After a disappointing jobs report in February, the labor market rebounded with a strong report in March. The reported number significantly exceeded analysts expectations of 170,000 jobs in March. This positive information calmed investors regarding the strength in the United States economy. This was signaled by a rise in many government bond prices. Furthermore, investors concern of wage growths’ impacts on inflation has been marginalized. Steady wage growth has been reported but not at the exuberant level some analysts had predicted. Inflation threatens bonds value because it erodes the purchasing power of predetermined payments.

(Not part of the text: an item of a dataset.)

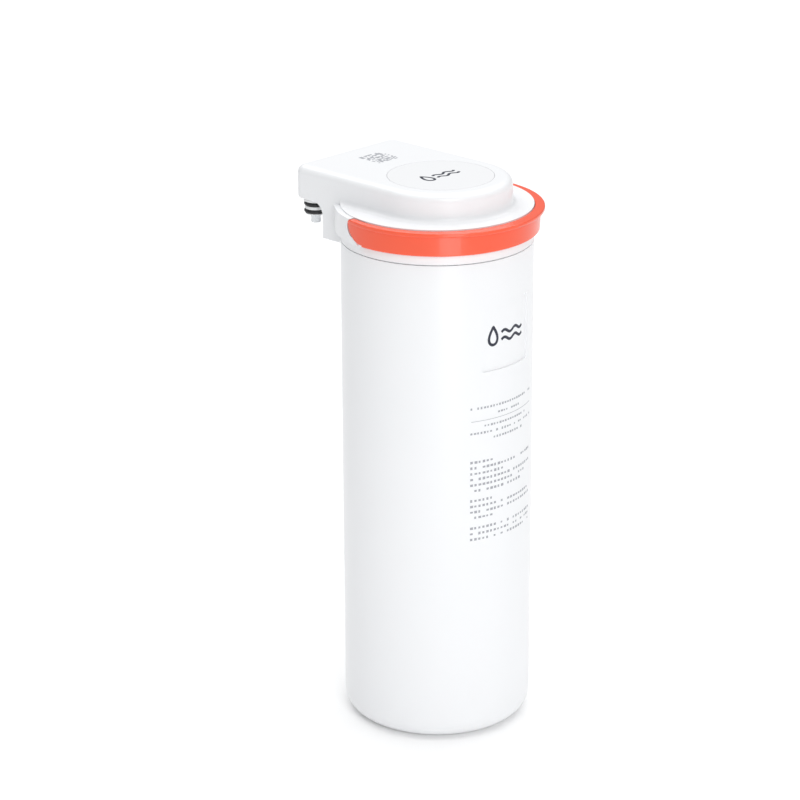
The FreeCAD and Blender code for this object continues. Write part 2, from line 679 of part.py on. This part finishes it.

U.S. employers have added jobs for 102 consecutive months, which is the longest streak on record. Moving forward, companies are expected to continue this trend, but at a slower pace. As the labor market continues to tighten, it will become increasingly difficult for employers to find available workers. This will then allow workers to demand higher wages. It will be difficult for analysts to correctly predict when this will occur. After years of speculating when the labor market will bottom out and wage growth will accelerate, it appears as if the economy still has some room to grow. In preparation for this to occur, the Federal Reserve raised interest rates four times in 2018. However, the 2018 meeting minutes have indicated that it is unlikely they will continue to do so in 2019.
Additionally, the Labor Department revised the jobs number for both January and February. February’s initial report of 20,000 jobs was revised to 33,000 and January’s number increased 1,000 to 312,000.